### Excerpted records

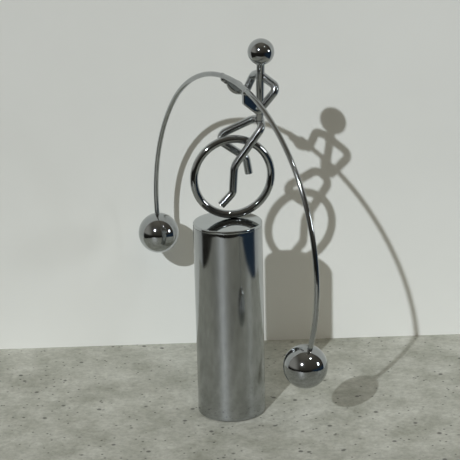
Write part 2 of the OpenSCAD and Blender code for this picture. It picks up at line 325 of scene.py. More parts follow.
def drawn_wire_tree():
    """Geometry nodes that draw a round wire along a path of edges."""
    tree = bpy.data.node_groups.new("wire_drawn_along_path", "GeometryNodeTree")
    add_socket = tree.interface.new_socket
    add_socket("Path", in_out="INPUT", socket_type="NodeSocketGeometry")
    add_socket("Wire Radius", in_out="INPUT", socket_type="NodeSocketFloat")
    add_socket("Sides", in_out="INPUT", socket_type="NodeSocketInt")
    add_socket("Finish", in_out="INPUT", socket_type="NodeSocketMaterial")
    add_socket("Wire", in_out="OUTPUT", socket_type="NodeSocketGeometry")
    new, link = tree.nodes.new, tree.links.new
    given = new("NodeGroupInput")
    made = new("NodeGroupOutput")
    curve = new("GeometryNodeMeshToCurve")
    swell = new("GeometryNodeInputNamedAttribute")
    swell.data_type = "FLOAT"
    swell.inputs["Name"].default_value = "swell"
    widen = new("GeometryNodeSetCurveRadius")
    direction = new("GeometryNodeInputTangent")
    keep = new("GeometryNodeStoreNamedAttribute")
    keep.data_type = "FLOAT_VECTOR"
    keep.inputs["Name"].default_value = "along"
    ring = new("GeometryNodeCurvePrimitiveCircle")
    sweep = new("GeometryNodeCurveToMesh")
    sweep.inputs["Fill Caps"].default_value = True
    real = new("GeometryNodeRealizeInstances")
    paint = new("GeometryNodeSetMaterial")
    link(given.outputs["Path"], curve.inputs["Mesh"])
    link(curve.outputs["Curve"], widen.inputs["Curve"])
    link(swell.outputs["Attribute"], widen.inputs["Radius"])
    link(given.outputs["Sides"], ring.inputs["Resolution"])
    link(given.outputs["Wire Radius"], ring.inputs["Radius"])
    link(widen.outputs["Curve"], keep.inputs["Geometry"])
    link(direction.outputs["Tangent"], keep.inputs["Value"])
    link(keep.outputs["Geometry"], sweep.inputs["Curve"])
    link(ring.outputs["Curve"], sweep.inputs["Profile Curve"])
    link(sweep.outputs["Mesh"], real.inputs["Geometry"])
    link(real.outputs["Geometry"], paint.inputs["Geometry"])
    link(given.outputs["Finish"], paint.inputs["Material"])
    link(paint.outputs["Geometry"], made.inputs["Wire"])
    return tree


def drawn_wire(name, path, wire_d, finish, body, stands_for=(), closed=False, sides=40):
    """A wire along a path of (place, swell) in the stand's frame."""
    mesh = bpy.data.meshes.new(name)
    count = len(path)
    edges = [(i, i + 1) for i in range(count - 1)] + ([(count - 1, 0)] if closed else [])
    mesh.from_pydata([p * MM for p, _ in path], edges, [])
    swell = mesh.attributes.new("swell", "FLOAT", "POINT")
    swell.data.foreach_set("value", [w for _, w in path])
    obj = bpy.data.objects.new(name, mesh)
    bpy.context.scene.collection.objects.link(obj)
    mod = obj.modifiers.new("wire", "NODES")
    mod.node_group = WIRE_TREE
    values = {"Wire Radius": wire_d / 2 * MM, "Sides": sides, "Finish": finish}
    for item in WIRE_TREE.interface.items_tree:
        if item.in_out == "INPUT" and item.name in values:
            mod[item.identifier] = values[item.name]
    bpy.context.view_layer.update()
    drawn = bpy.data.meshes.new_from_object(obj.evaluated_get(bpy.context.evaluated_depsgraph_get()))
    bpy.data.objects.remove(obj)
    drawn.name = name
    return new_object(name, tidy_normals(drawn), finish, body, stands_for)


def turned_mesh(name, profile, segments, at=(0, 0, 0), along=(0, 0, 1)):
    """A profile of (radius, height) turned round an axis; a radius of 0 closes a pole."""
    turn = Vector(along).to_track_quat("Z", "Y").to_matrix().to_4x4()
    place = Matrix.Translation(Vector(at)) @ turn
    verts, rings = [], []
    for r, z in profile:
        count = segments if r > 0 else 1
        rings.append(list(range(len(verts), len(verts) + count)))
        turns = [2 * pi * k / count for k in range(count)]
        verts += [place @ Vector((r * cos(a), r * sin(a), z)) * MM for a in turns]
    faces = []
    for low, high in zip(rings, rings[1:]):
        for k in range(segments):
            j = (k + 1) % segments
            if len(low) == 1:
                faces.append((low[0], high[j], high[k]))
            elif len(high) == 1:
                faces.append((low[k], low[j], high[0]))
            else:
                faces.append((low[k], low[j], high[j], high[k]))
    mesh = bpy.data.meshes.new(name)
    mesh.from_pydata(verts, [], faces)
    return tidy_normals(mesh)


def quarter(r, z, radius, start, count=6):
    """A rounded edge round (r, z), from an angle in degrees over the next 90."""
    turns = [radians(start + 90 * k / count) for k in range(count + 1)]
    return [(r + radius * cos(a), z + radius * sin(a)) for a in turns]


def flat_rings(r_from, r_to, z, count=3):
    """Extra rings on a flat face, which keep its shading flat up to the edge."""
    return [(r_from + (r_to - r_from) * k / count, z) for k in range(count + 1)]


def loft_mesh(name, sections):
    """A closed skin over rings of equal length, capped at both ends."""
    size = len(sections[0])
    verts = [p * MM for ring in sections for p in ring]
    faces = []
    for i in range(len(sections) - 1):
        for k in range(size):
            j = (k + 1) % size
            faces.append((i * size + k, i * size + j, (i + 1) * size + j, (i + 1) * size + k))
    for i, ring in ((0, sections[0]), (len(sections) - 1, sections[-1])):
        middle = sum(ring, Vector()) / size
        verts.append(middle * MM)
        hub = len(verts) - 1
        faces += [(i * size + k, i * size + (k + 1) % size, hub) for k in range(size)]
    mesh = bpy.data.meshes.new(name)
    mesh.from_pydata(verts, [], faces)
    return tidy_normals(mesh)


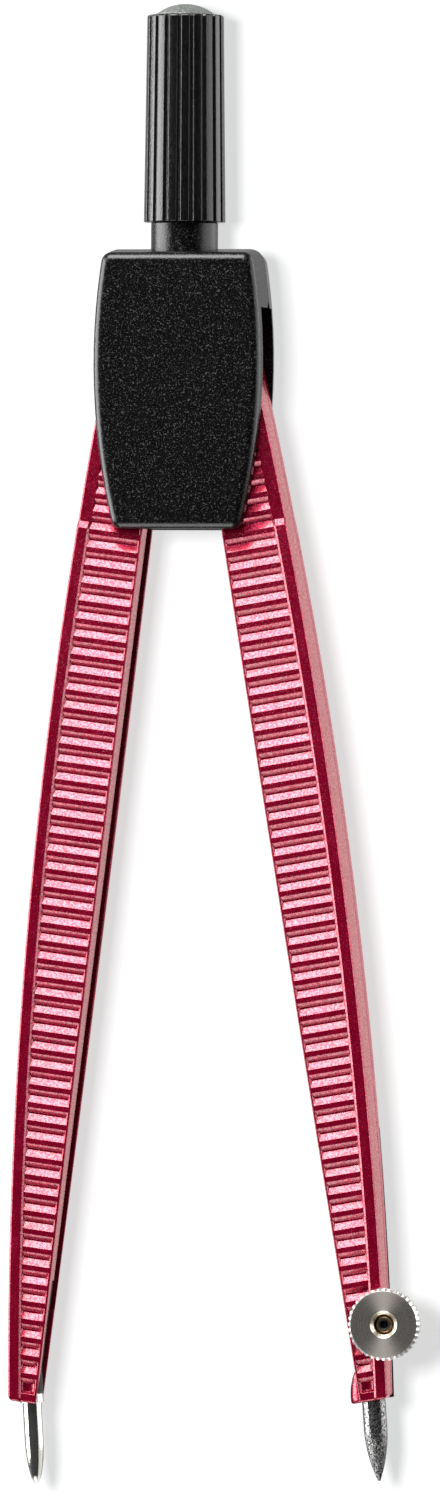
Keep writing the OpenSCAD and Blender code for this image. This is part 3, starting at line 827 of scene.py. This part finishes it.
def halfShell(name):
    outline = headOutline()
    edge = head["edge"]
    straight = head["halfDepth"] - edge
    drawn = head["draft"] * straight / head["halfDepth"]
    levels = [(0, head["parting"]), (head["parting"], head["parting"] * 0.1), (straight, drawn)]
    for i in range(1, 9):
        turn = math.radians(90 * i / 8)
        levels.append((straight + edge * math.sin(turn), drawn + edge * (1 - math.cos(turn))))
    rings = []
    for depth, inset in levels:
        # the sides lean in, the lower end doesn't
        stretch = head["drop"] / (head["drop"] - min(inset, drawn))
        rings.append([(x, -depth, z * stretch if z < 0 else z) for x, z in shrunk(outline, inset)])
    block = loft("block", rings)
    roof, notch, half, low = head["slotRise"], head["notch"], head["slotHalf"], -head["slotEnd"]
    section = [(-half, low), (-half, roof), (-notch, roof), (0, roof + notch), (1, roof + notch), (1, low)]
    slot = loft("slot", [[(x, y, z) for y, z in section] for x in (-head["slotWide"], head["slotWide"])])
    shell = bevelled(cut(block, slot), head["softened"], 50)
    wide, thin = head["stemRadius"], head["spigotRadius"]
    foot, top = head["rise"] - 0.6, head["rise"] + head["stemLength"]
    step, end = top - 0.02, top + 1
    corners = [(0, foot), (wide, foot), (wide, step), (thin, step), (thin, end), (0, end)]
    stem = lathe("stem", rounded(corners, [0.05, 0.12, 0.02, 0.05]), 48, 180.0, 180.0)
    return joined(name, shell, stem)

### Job
Copy out all of the data exactly, leaving nothing out.

### Solution to this exercise
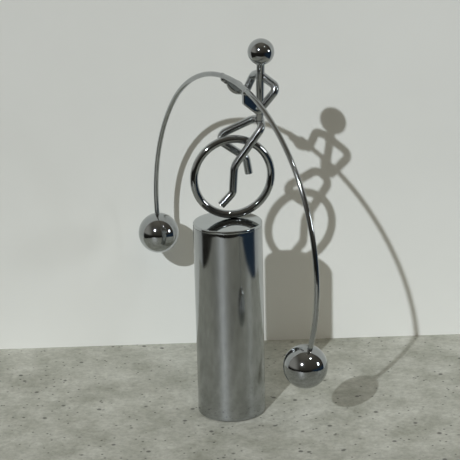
Write part 2 of the OpenSCAD and Blender code for this picture. It picks up at line 325 of scene.py. More parts follow.
def drawn_wire_tree():
    """Geometry nodes that draw a round wire along a path of edges."""
    tree = bpy.data.node_groups.new("wire_drawn_along_path", "GeometryNodeTree")
    add_socket = tree.interface.new_socket
    add_socket("Path", in_out="INPUT", socket_type="NodeSocketGeometry")
    add_socket("Wire Radius", in_out="INPUT", socket_type="NodeSocketFloat")
    add_socket("Sides", in_out="INPUT", socket_type="NodeSocketInt")
    add_socket("Finish", in_out="INPUT", socket_type="NodeSocketMaterial")
    add_socket("Wire", in_out="OUTPUT", socket_type="NodeSocketGeometry")
    new, link = tree.nodes.new, tree.links.new
    given = new("NodeGroupInput")
    made = new("NodeGroupOutput")
    curve = new("GeometryNodeMeshToCurve")
    swell = new("GeometryNodeInputNamedAttribute")
    swell.data_type = "FLOAT"
    swell.inputs["Name"].default_value = "swell"
    widen = new("GeometryNodeSetCurveRadius")
    direction = new("GeometryNodeInputTangent")
    keep = new("GeometryNodeStoreNamedAttribute")
    keep.data_type = "FLOAT_VECTOR"
    keep.inputs["Name"].default_value = "along"
    ring = new("GeometryNodeCurvePrimitiveCircle")
    sweep = new("GeometryNodeCurveToMesh")
    sweep.inputs["Fill Caps"].default_value = True
    real = new("GeometryNodeRealizeInstances")
    paint = new("GeometryNodeSetMaterial")
    link(given.outputs["Path"], curve.inputs["Mesh"])
    link(curve.outputs["Curve"], widen.inputs["Curve"])
    link(swell.outputs["Attribute"], widen.inputs["Radius"])
    link(given.outputs["Sides"], ring.inputs["Resolution"])
    link(given.outputs["Wire Radius"], ring.inputs["Radius"])
    link(widen.outputs["Curve"], keep.inputs["Geometry"])
    link(direction.outputs["Tangent"], keep.inputs["Value"])
    link(keep.outputs["Geometry"], sweep.inputs["Curve"])
    link(ring.outputs["Curve"], sweep.inputs["Profile Curve"])
    link(sweep.outputs["Mesh"], real.inputs["Geometry"])
    link(real.outputs["Geometry"], paint.inputs["Geometry"])
    link(given.outputs["Finish"], paint.inputs["Material"])
    link(paint.outputs["Geometry"], made.inputs["Wire"])
    return tree


def drawn_wire(name, path, wire_d, finish, body, stands_for=(), closed=False, sides=40):
    """A wire along a path of (place, swell) in the stand's frame."""
    mesh = bpy.data.meshes.new(name)
    count = len(path)
    edges = [(i, i + 1) for i in range(count - 1)] + ([(count - 1, 0)] if closed else [])
    mesh.from_pydata([p * MM for p, _ in path], edges, [])
    swell = mesh.attributes.new("swell", "FLOAT", "POINT")
    swell.data.foreach_set("value", [w for _, w in path])
    obj = bpy.data.objects.new(name, mesh)
    bpy.context.scene.collection.objects.link(obj)
    mod = obj.modifiers.new("wire", "NODES")
    mod.node_group = WIRE_TREE
    values = {"Wire Radius": wire_d / 2 * MM, "Sides": sides, "Finish": finish}
    for item in WIRE_TREE.interface.items_tree:
        if item.in_out == "INPUT" and item.name in values:
            mod[item.identifier] = values[item.name]
    bpy.context.view_layer.update()
    drawn = bpy.data.meshes.new_from_object(obj.evaluated_get(bpy.context.evaluated_depsgraph_get()))
    bpy.data.objects.remove(obj)
    drawn.name = name
    return new_object(name, tidy_normals(drawn), finish, body, stands_for)


def turned_mesh(name, profile, segments, at=(0, 0, 0), along=(0, 0, 1)):
    """A profile of (radius, height) turned round an axis; a radius of 0 closes a pole."""
    turn = Vector(along).to_track_quat("Z", "Y").to_matrix().to_4x4()
    place = Matrix.Translation(Vector(at)) @ turn
    verts, rings = [], []
    for r, z in profile:
        count = segments if r > 0 else 1
        rings.append(list(range(len(verts), len(verts) + count)))
        turns = [2 * pi * k / count for k in range(count)]
        verts += [place @ Vector((r * cos(a), r * sin(a), z)) * MM for a in turns]
    faces = []
    for low, high in zip(rings, rings[1:]):
        for k in range(segments):
            j = (k + 1) % segments
            if len(low) == 1:
                faces.append((low[0], high[j], high[k]))
            elif len(high) == 1:
                faces.append((low[k], low[j], high[0]))
            else:
                faces.append((low[k], low[j], high[j], high[k]))
    mesh = bpy.data.meshes.new(name)
    mesh.from_pydata(verts, [], faces)
    return tidy_normals(mesh)


def quarter(r, z, radius, start, count=6):
    """A rounded edge round (r, z), from an angle in degrees over the next 90."""
    turns = [radians(start + 90 * k / count) for k in range(count + 1)]
    return [(r + radius * cos(a), z + radius * sin(a)) for a in turns]


def flat_rings(r_from, r_to, z, count=3):
    """Extra rings on a flat face, which keep its shading flat up to the edge."""
    return [(r_from + (r_to - r_from) * k / count, z) for k in range(count + 1)]


def loft_mesh(name, sections):
    """A closed skin over rings of equal length, capped at both ends."""
    size = len(sections[0])
    verts = [p * MM for ring in sections for p in ring]
    faces = []
    for i in range(len(sections) - 1):
        for k in range(size):
            j = (k + 1) % size
            faces.append((i * size + k, i * size + j, (i + 1) * size + j, (i + 1) * size + k))
    for i, ring in ((0, sections[0]), (len(sections) - 1, sections[-1])):
        middle = sum(ring, Vector()) / size
        verts.append(middle * MM)
        hub = len(verts) - 1
        faces += [(i * size + k, i * size + (k + 1) % size, hub) for k in range(size)]
    mesh = bpy.data.meshes.new(name)
    mesh.from_pydata(verts, [], faces)
    return tidy_normals(mesh)


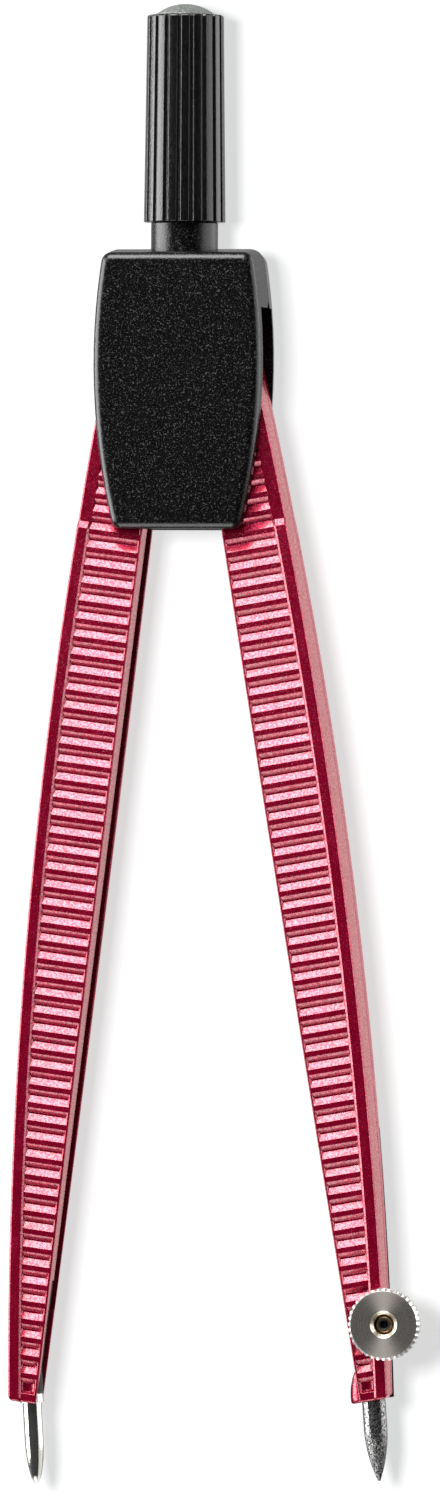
Keep writing the OpenSCAD and Blender code for this image. This is part 3, starting at line 827 of scene.py. This part finishes it.
def halfShell(name):
    outline = headOutline()
    edge = head["edge"]
    straight = head["halfDepth"] - edge
    drawn = head["draft"] * straight / head["halfDepth"]
    levels = [(0, head["parting"]), (head["parting"], head["parting"] * 0.1), (straight, drawn)]
    for i in range(1, 9):
        turn = math.radians(90 * i / 8)
        levels.append((straight + edge * math.sin(turn), drawn + edge * (1 - math.cos(turn))))
    rings = []
    for depth, inset in levels:
        # the sides lean in, the lower end doesn't
        stretch = head["drop"] / (head["drop"] - min(inset, drawn))
        rings.append([(x, -depth, z * stretch if z < 0 else z) for x, z in shrunk(outline, inset)])
    block = loft("block", rings)
    roof, notch, half, low = head["slotRise"], head["notch"], head["slotHalf"], -head["slotEnd"]
    section = [(-half, low), (-half, roof), (-notch, roof), (0, roof + notch), (1, roof + notch), (1, low)]
    slot = loft("slot", [[(x, y, z) for y, z in section] for x in (-head["slotWide"], head["slotWide"])])
    shell = bevelled(cut(block, slot), head["softened"], 50)
    wide, thin = head["stemRadius"], head["spigotRadius"]
    foot, top = head["rise"] - 0.6, head["rise"] + head["stemLength"]
    step, end = top - 0.02, top + 1
    corners = [(0, foot), (wide, foot), (wide, step), (thin, step), (thin, end), (0, end)]
    stem = lathe("stem", rounded(corners, [0.05, 0.12, 0.02, 0.05]), 48, 180.0, 180.0)
    return joined(name, shell, stem)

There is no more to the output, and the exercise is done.